Similar to Sen. Joseph McCarthy’s fear-mongering “Red Scare” campaign in the early 1950s, which targeted alleged subversive communists working in the federal government, thousands of government employees were forced out of their jobs as a result of the anti-gay policy. And while American students might learn more about the Red Scare or study McCarthyism in school, Johnson says that without learning about the Lavender Scare, they’re only hearing part of the story.
“It’s important to remember that the Cold War was perceived as a kind of moral crusade,” says Johnson, whose 2004 book The Lavender Scare popularized the phrase and is widely regarded as the first major historical examination of the policy and its impact. The political and moral fears about alleged subversives became intertwined with a backlash against homosexuality, as gay and lesbian culture had grown in visibility in the post-war years. The Lavender Scare tied these notions together, conflating gay people with communists and alleging they could not be trusted with government secrets and labelling them as security risks, even though there was no evidence to prove this. “It’s a classic case of scapegoating,” says Johnson.
Every government employee was subject to a security investigation, and sometimes the impact could be devastating. Employees were questioned without an attorney, in what many described as an invasive experience where they were asked intimate questions about their private sexual lives.
During research for his book, Johnson found many examples of employees who “voluntarily resigned” after they had been interrogated, and others who took their own lives. Johnson estimates that somewhere between 5,000 and 10,000 people lost their jobs as a result of the Lavender Scare, although it is difficult to know the true number of people affected, as the policy acted as a deterrent to any gay man or lesbian woman who would have been prospective candidates for government jobs.
According to a 1983 oral history interview with drag king Rusty Brown, who served in the Navy, the fear went even beyond Washington, permeating the entertainment industry in Hollywood and the bars and nightclubs in New York City, as people were afraid they would be fired if their employers found out they were gay.
“The question of how many people were fired doesn’t really even capture the extent to which this affected people’s lives,” says Josh Howard, the filmmaker of the 2017 documentary The Lavender Scare, which was based on Johnson’s book.
One man, Frank Kameny, was fired from his role in the Army Map Service in 1957 because of his sexuality. He decided to fight the decision, framing the discrimination against him as a civil rights issue rather than an alleged national security issue. By 1965, Kameny and other gay men and lesbians were picketing outside the White House and helping other fired employees with their court cases.

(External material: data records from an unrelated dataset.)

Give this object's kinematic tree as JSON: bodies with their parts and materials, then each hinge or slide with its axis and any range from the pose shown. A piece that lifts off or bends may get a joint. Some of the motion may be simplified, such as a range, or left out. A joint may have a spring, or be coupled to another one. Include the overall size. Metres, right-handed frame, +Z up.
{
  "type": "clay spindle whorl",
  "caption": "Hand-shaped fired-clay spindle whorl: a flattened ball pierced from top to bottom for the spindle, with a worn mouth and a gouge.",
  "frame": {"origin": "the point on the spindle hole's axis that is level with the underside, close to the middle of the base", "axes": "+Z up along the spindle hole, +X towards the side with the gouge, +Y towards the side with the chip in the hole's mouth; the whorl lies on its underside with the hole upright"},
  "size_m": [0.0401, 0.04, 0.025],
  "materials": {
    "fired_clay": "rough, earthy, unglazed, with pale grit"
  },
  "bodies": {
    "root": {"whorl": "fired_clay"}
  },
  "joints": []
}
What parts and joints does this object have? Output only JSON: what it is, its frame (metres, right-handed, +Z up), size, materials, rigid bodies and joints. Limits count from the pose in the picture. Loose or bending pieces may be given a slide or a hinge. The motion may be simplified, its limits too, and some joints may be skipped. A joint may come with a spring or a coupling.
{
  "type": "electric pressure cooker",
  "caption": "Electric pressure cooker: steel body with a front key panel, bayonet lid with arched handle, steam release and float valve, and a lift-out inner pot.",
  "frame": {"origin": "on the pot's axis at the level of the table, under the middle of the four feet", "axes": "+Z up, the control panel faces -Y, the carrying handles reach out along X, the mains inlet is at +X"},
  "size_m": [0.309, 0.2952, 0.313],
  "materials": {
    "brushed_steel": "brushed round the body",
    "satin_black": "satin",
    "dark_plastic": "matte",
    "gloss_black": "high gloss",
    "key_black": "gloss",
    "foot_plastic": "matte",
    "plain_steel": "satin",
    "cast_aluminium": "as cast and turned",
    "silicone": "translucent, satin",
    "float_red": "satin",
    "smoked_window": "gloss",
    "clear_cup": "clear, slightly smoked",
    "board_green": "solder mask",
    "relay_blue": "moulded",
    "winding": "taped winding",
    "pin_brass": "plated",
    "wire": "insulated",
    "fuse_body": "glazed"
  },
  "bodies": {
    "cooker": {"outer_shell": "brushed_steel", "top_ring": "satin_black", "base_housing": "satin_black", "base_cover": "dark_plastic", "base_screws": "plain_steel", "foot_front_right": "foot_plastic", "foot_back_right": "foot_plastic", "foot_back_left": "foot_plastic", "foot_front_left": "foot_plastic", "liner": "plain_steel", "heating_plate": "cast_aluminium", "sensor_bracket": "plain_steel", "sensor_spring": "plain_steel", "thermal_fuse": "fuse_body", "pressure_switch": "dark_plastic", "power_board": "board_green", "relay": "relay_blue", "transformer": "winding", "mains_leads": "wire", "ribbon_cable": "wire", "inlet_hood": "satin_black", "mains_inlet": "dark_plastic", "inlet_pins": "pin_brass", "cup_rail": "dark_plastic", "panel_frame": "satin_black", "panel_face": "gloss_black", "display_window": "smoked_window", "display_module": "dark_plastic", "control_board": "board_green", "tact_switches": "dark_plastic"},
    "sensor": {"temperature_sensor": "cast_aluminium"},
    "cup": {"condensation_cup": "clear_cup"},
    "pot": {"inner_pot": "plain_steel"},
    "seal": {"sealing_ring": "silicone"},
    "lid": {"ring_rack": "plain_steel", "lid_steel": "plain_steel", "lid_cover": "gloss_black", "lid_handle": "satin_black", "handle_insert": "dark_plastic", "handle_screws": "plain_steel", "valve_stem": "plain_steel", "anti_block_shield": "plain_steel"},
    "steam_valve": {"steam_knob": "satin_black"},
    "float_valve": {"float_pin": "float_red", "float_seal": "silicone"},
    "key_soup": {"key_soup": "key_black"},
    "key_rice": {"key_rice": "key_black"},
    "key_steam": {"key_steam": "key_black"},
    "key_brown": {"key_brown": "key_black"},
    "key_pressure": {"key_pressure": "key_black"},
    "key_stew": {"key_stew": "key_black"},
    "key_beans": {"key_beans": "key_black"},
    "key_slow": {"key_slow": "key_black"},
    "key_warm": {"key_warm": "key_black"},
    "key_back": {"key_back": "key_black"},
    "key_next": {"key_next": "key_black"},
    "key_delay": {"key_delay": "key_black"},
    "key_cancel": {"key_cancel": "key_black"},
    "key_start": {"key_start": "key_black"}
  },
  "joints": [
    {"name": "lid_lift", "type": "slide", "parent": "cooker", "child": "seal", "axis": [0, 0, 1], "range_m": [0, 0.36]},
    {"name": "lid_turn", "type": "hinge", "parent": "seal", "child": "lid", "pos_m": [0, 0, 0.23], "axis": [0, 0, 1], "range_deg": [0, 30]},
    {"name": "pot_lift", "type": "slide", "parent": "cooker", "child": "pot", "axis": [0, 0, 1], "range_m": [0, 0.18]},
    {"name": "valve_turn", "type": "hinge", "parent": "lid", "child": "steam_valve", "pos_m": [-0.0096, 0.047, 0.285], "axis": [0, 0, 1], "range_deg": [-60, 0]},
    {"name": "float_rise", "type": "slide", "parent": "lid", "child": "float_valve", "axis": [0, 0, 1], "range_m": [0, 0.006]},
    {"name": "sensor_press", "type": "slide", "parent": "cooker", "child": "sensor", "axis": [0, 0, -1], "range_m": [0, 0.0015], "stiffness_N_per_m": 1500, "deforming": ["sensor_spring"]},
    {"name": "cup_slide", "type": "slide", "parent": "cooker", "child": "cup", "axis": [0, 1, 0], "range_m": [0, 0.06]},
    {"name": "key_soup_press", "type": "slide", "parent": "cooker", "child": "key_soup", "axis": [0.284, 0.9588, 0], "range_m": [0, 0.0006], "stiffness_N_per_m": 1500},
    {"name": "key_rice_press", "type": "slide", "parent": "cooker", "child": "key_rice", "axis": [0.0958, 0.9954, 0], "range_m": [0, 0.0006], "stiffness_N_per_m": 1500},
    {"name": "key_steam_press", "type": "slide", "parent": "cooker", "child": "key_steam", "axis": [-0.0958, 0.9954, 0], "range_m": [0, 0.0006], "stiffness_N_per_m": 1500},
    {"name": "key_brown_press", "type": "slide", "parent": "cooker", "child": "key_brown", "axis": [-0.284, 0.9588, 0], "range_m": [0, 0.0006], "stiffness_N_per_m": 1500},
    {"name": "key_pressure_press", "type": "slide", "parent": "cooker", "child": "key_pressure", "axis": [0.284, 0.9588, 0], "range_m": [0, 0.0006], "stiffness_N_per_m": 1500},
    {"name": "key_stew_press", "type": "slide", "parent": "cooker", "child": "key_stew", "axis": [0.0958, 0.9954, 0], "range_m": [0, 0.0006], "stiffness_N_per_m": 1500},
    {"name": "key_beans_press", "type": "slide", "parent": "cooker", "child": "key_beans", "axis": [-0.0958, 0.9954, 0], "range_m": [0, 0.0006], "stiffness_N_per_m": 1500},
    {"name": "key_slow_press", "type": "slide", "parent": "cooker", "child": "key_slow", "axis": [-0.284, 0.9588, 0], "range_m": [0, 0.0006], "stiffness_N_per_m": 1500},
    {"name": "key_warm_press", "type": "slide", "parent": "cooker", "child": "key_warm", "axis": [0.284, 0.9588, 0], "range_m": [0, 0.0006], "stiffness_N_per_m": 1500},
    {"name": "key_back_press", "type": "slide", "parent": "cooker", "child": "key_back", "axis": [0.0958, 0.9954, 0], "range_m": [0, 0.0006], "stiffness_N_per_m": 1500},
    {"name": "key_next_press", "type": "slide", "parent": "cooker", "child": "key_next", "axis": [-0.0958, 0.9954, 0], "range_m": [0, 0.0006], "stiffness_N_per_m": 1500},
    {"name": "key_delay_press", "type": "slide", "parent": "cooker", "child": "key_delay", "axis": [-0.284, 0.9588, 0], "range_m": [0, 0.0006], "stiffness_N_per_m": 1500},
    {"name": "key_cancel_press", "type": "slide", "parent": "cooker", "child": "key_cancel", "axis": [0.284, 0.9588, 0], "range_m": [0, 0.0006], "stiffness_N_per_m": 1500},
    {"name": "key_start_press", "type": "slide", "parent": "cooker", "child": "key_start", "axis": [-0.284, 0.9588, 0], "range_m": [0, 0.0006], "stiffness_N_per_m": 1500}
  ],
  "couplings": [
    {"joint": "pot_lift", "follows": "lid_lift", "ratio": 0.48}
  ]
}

And although in 1975 the Civil Service Commission announced new rules that meant gay people could no longer be barred or fired from federal employment because of their sexuality, discrimination continued in other agencies where employees had security clearance, like the NSA, where Shoemaker worked.

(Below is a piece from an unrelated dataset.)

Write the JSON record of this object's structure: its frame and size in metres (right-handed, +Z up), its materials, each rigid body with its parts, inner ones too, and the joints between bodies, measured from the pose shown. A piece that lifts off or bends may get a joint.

It was Kameny who Shoemaker turned to for advice when he was told he was at risk of losing his job. With the civil rights activist’s help, Shoemaker became the first gay employee at the NSA to keep their job and their security clearance after such an investigation, under the condition that he told his family he was gay. It was only in 1995 that President Bill Clinton signed an executive order banning discrimination based on sexual orientation in the granting of security clearances, and in 1998 that such discrimination was banned in government employment.
And although Pete Buttigieg was recently announced as president-elect Joe Biden’s pick for Transportation Secretary, which would make him the first openly gay Cabinet member, discrimination against members of the LGBTQ community is still present in current U.S. government policy. In 2017, the Trump administration announced a ban on transgender people serving in the military, denying transgender people the ability to enlist in the Armed Services and subjecting any transgender person who is currently serving to discharge for being transgender. For Alonna Lavonh, an active duty U.S. sailor from Des Moines, Iowa, the current ban threw her and other service members into disarray and uncertainty.
“I hope that people recognize that being transgender does not make us any different, it just makes us who we are,” she says. “We are who we are, and it will not change what we do or how we act.”
For Jennifer L. Levi, the director of Transgender Rights Project at Gay & Lesbian Advocates & Defenders who is representing a number of individuals challenging the ban, there are several similarities between the Lavender Scare and the current military policy.
“The goal in both of those was to demonize a community. It was to send a message that it’s not OK to be who you are. And it was effective,” she says, adding that the consequences of the current policy have been devastating and harmful for service members. Like most Americans, Levi didn’t learn about the Lavender Scare as a student. But today, she derives inspiration from looking at how civil rights activists organized in response to it, and sees the importance of the history that preceded her.
“It really makes me see what’s possible,” she says. “That they could live through what they lived through and come out as the brave and strong activists as they were, gives me courage to do the work that I do.”